» WHAT THE TASK REQUIRES:
Copy exactly the lines from the start of the data below through the one that carries "CHANNEL_CORNER_RADIUS = 0.4 * MM", and only those.

______________________________

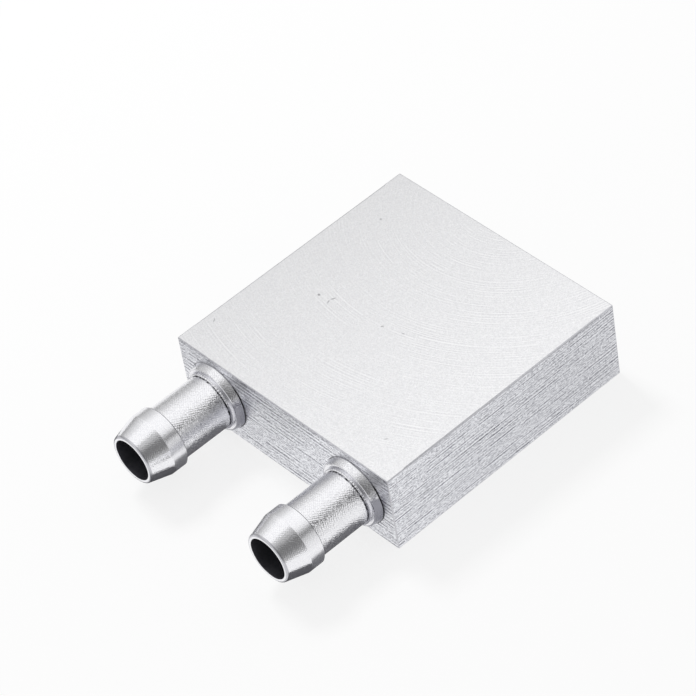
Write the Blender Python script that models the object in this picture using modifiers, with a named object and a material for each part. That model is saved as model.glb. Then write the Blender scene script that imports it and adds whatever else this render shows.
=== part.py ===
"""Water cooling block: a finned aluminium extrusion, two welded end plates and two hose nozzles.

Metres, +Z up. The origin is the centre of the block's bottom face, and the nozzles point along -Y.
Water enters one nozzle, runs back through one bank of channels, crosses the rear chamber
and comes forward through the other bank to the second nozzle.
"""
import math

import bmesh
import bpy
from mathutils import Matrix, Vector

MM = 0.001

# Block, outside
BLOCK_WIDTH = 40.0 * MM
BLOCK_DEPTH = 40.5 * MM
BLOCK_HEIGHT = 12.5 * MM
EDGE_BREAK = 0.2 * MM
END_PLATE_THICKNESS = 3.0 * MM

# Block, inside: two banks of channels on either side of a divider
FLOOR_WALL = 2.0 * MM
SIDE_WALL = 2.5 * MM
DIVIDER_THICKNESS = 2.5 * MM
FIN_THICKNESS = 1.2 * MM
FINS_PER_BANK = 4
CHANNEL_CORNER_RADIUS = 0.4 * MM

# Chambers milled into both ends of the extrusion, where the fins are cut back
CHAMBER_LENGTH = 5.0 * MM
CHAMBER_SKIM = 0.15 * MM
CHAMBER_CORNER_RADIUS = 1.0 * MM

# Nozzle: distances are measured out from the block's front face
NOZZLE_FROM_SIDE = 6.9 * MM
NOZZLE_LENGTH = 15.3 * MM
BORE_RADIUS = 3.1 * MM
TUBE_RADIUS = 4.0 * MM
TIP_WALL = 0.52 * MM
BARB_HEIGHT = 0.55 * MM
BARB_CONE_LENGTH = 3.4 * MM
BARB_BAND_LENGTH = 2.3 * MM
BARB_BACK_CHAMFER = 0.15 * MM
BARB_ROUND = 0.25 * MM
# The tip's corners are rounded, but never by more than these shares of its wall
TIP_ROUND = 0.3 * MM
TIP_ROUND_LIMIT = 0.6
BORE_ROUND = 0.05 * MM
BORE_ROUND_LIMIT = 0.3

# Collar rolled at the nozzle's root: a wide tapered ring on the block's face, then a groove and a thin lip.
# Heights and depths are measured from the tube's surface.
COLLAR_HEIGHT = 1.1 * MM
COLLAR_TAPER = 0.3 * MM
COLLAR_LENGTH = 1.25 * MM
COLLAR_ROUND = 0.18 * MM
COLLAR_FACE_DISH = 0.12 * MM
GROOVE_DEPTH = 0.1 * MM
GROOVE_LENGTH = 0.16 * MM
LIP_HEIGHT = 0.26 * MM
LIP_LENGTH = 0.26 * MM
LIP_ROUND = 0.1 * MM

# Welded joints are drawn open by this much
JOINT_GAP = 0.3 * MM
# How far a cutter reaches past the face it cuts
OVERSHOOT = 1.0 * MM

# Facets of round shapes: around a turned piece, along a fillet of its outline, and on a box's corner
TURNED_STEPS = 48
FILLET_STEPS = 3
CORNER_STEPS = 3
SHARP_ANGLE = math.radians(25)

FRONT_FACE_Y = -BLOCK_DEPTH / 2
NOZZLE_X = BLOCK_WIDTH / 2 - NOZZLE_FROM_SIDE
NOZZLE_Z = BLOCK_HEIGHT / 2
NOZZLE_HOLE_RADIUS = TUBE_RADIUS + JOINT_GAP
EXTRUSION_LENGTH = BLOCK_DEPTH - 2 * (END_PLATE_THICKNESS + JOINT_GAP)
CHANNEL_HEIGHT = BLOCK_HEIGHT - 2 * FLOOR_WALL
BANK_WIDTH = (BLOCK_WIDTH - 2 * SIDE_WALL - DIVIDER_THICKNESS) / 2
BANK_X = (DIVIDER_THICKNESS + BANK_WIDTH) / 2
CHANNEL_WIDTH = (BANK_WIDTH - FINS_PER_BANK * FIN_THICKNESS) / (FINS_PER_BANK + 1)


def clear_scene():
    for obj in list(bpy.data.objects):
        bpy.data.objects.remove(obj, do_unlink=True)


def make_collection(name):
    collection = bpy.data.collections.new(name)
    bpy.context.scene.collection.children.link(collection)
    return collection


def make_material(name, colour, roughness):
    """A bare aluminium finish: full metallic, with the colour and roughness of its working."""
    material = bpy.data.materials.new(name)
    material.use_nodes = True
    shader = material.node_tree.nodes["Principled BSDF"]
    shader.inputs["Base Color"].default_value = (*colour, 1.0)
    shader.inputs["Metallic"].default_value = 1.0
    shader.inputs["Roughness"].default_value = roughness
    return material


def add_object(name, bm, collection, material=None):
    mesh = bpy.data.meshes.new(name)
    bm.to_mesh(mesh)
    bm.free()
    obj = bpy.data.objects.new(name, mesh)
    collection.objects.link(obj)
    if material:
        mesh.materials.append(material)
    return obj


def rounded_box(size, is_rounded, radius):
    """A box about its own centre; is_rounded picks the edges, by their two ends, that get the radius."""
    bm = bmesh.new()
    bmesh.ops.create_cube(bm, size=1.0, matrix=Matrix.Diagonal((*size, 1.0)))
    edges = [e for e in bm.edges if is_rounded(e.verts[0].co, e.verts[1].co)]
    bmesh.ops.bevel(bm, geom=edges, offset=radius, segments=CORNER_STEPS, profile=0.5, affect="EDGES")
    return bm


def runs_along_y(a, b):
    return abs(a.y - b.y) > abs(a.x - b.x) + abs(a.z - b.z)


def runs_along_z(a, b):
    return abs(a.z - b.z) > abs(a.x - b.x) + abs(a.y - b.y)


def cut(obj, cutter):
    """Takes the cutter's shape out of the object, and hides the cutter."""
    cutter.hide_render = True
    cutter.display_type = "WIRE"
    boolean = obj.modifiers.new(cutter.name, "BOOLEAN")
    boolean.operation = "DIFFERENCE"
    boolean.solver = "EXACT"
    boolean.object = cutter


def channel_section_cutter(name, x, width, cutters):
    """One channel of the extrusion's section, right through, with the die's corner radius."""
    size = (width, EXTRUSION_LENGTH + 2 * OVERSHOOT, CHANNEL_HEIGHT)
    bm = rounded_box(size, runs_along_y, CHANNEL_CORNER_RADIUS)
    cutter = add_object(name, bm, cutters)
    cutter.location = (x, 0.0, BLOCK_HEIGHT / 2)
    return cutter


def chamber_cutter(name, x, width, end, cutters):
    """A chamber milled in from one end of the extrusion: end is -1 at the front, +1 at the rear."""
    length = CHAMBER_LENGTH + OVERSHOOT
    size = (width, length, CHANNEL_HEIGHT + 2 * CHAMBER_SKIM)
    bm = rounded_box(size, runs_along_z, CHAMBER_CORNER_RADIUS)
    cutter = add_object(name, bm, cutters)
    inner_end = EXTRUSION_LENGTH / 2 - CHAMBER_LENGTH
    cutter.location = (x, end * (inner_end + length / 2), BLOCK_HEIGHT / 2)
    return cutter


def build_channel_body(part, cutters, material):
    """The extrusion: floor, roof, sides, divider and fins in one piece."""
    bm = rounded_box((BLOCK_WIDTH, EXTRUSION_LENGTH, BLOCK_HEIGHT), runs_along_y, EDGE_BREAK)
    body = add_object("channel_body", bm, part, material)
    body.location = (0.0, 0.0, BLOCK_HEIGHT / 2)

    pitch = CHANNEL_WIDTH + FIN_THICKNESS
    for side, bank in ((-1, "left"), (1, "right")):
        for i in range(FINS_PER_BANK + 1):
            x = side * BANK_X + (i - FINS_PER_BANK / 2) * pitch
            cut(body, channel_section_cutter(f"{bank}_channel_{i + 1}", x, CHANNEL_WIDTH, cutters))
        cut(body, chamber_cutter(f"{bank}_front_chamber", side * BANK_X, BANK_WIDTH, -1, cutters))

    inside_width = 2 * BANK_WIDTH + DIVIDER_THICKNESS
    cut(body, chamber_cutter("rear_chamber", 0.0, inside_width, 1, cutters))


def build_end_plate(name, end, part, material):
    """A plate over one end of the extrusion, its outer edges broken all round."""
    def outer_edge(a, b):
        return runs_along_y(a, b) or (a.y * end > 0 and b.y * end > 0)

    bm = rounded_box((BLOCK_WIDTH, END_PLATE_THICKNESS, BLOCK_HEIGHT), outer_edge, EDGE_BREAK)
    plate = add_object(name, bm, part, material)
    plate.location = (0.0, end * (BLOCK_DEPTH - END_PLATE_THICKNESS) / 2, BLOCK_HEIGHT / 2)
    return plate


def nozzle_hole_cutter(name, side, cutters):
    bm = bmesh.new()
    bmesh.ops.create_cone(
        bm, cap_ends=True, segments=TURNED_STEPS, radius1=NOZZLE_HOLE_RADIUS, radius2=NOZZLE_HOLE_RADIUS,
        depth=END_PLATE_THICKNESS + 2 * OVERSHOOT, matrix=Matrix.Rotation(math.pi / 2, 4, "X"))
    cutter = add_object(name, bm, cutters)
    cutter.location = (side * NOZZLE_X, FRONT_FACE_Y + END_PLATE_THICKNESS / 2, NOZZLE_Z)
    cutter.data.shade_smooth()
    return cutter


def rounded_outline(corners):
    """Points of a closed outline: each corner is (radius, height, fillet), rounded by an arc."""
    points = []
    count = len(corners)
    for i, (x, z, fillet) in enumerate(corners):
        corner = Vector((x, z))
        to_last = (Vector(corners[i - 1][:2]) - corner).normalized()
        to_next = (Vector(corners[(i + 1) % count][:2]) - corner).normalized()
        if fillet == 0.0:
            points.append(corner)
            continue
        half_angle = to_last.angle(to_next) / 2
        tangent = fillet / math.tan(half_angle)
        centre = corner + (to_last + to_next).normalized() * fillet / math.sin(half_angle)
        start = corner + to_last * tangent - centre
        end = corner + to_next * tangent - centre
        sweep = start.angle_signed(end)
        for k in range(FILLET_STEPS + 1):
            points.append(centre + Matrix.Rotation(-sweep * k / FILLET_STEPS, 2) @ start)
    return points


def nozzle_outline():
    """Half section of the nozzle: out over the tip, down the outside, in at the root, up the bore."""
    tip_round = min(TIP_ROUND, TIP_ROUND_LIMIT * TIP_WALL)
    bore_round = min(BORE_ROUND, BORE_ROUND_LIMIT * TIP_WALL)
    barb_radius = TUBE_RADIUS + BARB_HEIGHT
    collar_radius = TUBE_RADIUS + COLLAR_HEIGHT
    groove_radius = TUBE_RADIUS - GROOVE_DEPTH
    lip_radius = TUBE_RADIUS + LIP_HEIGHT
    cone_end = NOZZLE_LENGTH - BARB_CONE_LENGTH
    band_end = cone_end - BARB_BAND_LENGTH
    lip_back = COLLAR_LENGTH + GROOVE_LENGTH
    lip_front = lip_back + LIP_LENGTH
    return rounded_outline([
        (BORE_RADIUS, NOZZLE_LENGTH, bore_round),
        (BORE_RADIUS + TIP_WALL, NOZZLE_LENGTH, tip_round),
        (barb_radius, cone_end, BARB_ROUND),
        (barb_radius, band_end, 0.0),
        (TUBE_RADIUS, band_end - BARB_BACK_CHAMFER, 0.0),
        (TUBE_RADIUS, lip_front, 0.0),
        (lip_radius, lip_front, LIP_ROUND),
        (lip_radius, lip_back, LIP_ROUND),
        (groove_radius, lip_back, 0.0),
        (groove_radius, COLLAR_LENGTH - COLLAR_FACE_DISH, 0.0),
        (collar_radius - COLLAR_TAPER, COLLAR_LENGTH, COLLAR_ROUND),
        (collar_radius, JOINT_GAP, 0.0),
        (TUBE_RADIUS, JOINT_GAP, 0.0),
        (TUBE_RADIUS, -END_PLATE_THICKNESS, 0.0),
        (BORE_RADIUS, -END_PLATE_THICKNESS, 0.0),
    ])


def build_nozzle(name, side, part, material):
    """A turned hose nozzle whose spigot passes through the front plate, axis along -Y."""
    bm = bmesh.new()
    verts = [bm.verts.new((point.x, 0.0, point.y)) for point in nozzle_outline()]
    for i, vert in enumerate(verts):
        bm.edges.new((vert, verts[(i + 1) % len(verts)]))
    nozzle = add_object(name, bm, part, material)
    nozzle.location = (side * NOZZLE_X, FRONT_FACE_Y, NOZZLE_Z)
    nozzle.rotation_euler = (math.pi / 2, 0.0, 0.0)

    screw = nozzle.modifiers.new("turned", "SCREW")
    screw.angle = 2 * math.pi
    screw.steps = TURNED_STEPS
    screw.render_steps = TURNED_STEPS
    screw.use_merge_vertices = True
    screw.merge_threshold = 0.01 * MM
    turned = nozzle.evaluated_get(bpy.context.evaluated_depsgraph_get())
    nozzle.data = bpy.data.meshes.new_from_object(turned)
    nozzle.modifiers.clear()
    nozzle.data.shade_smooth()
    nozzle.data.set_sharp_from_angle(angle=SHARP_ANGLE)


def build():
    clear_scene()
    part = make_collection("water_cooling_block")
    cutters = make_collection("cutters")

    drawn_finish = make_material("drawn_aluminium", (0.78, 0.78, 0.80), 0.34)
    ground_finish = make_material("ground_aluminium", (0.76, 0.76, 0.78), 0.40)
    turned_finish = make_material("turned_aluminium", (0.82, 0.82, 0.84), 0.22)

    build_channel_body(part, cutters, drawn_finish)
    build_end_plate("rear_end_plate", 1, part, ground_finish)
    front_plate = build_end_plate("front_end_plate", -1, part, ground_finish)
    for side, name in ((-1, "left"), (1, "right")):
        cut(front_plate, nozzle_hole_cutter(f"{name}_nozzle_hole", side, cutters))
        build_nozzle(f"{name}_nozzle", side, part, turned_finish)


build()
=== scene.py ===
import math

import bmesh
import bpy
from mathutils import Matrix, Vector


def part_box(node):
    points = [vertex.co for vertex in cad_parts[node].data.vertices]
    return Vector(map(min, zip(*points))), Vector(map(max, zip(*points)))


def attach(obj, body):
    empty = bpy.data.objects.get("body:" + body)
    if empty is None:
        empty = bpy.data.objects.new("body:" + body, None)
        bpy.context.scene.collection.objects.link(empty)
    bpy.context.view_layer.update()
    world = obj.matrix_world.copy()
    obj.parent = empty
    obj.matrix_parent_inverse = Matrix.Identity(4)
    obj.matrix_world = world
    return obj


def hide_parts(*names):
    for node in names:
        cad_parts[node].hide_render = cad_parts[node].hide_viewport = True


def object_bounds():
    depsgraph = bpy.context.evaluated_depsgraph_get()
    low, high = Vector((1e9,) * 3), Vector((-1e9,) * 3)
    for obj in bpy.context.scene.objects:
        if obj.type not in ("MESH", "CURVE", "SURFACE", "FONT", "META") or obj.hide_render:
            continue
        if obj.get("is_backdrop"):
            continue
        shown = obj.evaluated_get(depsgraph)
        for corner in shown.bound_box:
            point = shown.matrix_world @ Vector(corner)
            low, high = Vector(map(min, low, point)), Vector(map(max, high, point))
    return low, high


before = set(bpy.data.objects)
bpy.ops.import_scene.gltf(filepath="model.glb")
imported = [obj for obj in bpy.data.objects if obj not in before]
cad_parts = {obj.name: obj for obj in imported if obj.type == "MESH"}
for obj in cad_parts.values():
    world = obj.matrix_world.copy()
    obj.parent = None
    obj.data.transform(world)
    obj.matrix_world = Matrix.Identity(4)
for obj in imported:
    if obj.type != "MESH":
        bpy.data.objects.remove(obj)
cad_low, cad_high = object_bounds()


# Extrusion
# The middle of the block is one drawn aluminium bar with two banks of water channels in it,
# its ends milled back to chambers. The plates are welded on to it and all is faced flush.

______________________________

» SOLUTION BELOW:
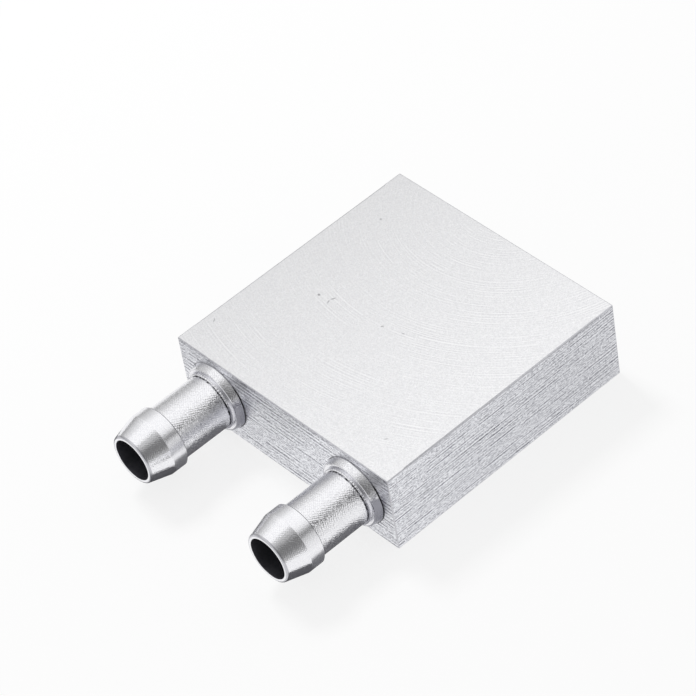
Write the Blender Python script that models the object in this picture using modifiers, with a named object and a material for each part. That model is saved as model.glb. Then write the Blender scene script that imports it and adds whatever else this render shows.
=== part.py ===
"""Water cooling block: a finned aluminium extrusion, two welded end plates and two hose nozzles.

Metres, +Z up. The origin is the centre of the block's bottom face, and the nozzles point along -Y.
Water enters one nozzle, runs back through one bank of channels, crosses the rear chamber
and comes forward through the other bank to the second nozzle.
"""
import math

import bmesh
import bpy
from mathutils import Matrix, Vector

MM = 0.001

# Block, outside
BLOCK_WIDTH = 40.0 * MM
BLOCK_DEPTH = 40.5 * MM
BLOCK_HEIGHT = 12.5 * MM
EDGE_BREAK = 0.2 * MM
END_PLATE_THICKNESS = 3.0 * MM

# Block, inside: two banks of channels on either side of a divider
FLOOR_WALL = 2.0 * MM
SIDE_WALL = 2.5 * MM
DIVIDER_THICKNESS = 2.5 * MM
FIN_THICKNESS = 1.2 * MM
FINS_PER_BANK = 4
CHANNEL_CORNER_RADIUS = 0.4 * MM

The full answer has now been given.